The guide, produced by WestEd’s Center to Improve Social and Emotional Learning and School Safety, provides educators, school leaders, and district administrators with tools to engage in mindset shifts, as well as strategies for and grounded examples of what is possible by reimagining school safety.
Reimagining School Safety: A Guide for Schools and Communities includes exercises and recommendations aimed at helping education professionals take a more comprehensive and thoughtful approach to school safety with a focus on reimagining and redefining school safety as environments in which all students feel included, supported, connected, valued, and cared for, rather than simply an absence of violence.
“Educators and education leaders can use the guide to create systems of mutual care and shift the standard about what safety is and how to achieve it,” said Christina Pate, Ph.D., WestEd Senior Program Associate and co-author of the guide. “Getting a clear view of what traditional standards of school safety are, is important for reimagining what school safety can be.”

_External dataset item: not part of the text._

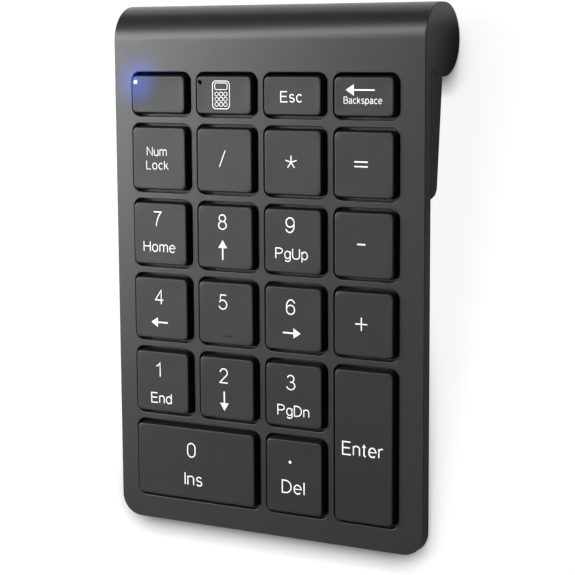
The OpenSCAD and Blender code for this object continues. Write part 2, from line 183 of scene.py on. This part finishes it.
CASE = moulded("case_plastic", (0.0143, 0.0146, 0.0158), 0.33, sheen=0.3)
BASE = moulded("base_plastic", (0.013, 0.0131, 0.0135), 0.5, grain_mm=0.3, depth_mm=0.008)
CAP = moulded("keycap_plastic", (0.0105, 0.0107, 0.0115), 0.4, grain_mm=0.1, depth_mm=0.0015, sheen=0.25)
INK = moulded("legend_ink", (0.88, 0.88, 0.88), 0.5, grain_mm=0.08, depth_mm=0.001)
LENS = glowing("lit_lens", (0.5, 0.66, 1.0), 1.0)
LINK = moulded("link_plastic", (0.7, 0.7, 0.67), 0.35)
DOME = shader("dome_rubber", (0.62, 0.6, 0.52), 0.55, Subsurface_Weight=0.2, Subsurface_Scale=0.001)
vary_roughness(DOME, 1.5, 0.5, 0.62)
bump(DOME, 0.3, 0.004)
FILM = shader("membrane_film", (0.012, 0.012, 0.012), 0.45)
vary_colour(FILM, 4, (0.01, 0.01, 0.01), (0.015, 0.015, 0.015))
bump(FILM, 1.2, 0.004)
SHEET_STEEL = metal("sheet_steel", (0.55, 0.55, 0.56), 0.38, (1, 12, 12))
WIRE_STEEL = metal("wire_steel", (0.62, 0.62, 0.63), 0.25)
NICKEL = metal("nickel_plate", (0.68, 0.65, 0.6), 0.2)
BLACK_ZINC = metal("black_zinc", (0.1, 0.1, 0.105), 0.4)
BOARD = moulded("solder_mask", (0.015, 0.09, 0.035), 0.3, grain_mm=0.6, depth_mm=0.004)
CHIP = moulded("chip_resin", (0.02, 0.02, 0.021), 0.5)
CONNECTOR = moulded("connector_resin", (0.6, 0.57, 0.48), 0.45)
LAMP_LIT = glowing("lit_lamp", (0.45, 0.6, 1.0), 4)
LAMP_OFF = moulded("clear_lamp", (0.7, 0.68, 0.5), 0.2)
CELL = shader("cell_wrap", (0.06, 0.065, 0.07), 0.3, Metallic=0.4)
vary_roughness(CELL, 6, 0.25, 0.36)
bump(CELL, 2, 0.006)
RUBBER = moulded("foot_rubber", (0.018, 0.018, 0.018), 0.8, grain_mm=0.25, depth_mm=0.01, sheen=0.2)


# ---------------------------------------------------------------- making meshes

def add_piece(name, points, faces, material, body):
    """A mesh piece drawn in the plate frame, riding on a body."""
    mesh = bpy.data.meshes.new(name)
    mesh.from_pydata([PLATE @ Vector(p) for p in points], [], faces)
    mesh.validate()
    mesh.materials.append(material)
    for polygon in mesh.polygons:
        polygon.use_smooth = True
    piece = bpy.data.objects.new(name, mesh)
    scene.collection.objects.link(piece)
    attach(piece, body)
    return piece


def soften(piece, width_mm=0, flatten=True):
    """Rounds a piece's sharp edges and shades its flat faces flat."""
    if flatten:
        piece.modifiers.new("weld", "WELD").merge_threshold = WELD_MM * MM
        thin = piece.modifiers.new("flatten", "DECIMATE")
        thin.decimate_type = "DISSOLVE"
        thin.angle_limit = math.radians(0.5)
    if width_mm:
        bevel = piece.modifiers.new("bevel", "BEVEL")
        bevel.width = width_mm * MM
        bevel.segments = 3
        bevel.limit_method = "ANGLE"
        bevel.angle_limit = math.radians(40)
        bevel.miter_outer = "MITER_ARC"
        # with the clamp on, the case's edges shrink to a few microns
        bevel.use_clamp_overlap = False
    shade = piece.modifiers.new("shade", "WEIGHTED_NORMAL")
    shade.mode = "FACE_AREA"
    shade.weight = 80


def dress(node, material, width_mm=0):
    """Gives a CAD node its material and soft edges."""
    piece = NODES[node]
    piece.data.materials.clear()
    piece.data.materials.append(material)
    for polygon in piece.data.polygons:
        polygon.use_smooth = True
        polygon.material_index = 0
    soften(piece, width_mm)


def ring(width, depth, radius, z, steps=8):
    """A rounded rectangle round the origin, as points at one height."""
    points = []
    for corner in range(4):
        x = (width / 2 - radius) * (1 if corner in (0, 3) else -1)
        y = (depth / 2 - radius) * (1 if corner in (0, 1) else -1)
        for step in range(steps + 1):
            angle = (corner + step / steps) * math.pi / 2
            points.append((x + radius * math.cos(angle), y + radius * math.sin(angle), z))
    return points


def loft(rings):
    """Faces that join equal rings of points one above the other, and close both ends."""
    count = len(rings[0])
    faces = [tuple(range(count))[::-1]]
    for level in range(len(rings) - 1):
        for i in range(count):
            j = (i + 1) % count
            low, high = level * count, (level + 1) * count
            faces.append((low + i, low + j, high + j, high + i))
    faces.append(tuple(range((len(rings) - 1) * count, len(rings) * count)))
    return [p for r in rings for p in r], faces


# ---------------------------------------------------------------- key caps

DRAFT = 0.3            # how much narrower a cap is at its top, on each side
CAP_WALL = 0.8
CAP_SKIN = 1.0
CAP_CORNER = 1.3
CAP_EDGE = 0.32        # radius of the edge round a cap's top
TOP_DIP = 0.06         # how far the middle of a cap's top is sunk
EDGE_STEPS = 5
BASE_CHAMFER = 0.1
HOLLOW_CORNER = 0.8
BAR_RISE = 0.22        # how far the bar on the 5 stands above its cap
LAMP_INSET = (1.1, 1.55)  # from the left and back edges of a cap's top to its lamp hole
LAMP_HOLE_R = 0.5
LAMP_HOLE_DEPTH = 1.6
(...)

A significant body of research shows that efforts to achieve school safety using metal detectors, zero-tolerance policies, law enforcement officers, and other “hardening” measures are often unsuccessful and harmful—particularly for BIPOC (Black, Indigenous, and people of color) students, students with disabilities, and students who identify as LGBTQ+.
The interactive guide pulls from different frameworks and concepts, including complex adaptive systems, restorative justice and long lineages of equity work, co-designing, and design thinking to help educators, school leaders, and district administrators design more equitable and sustainable systems. It provides guidance on applying a community-driven systems approach to the complex challenge of establishing school safety. Importantly, the guidance includes inviting the local community to play a central role in developing and testing potential solutions until a viable approach is found.
“Reimagining how safety is defined can allow education professionals to see the larger system for what it is, pay close attention to patterns and trends, notice what is working, and identify leverage points for change,” Pate said.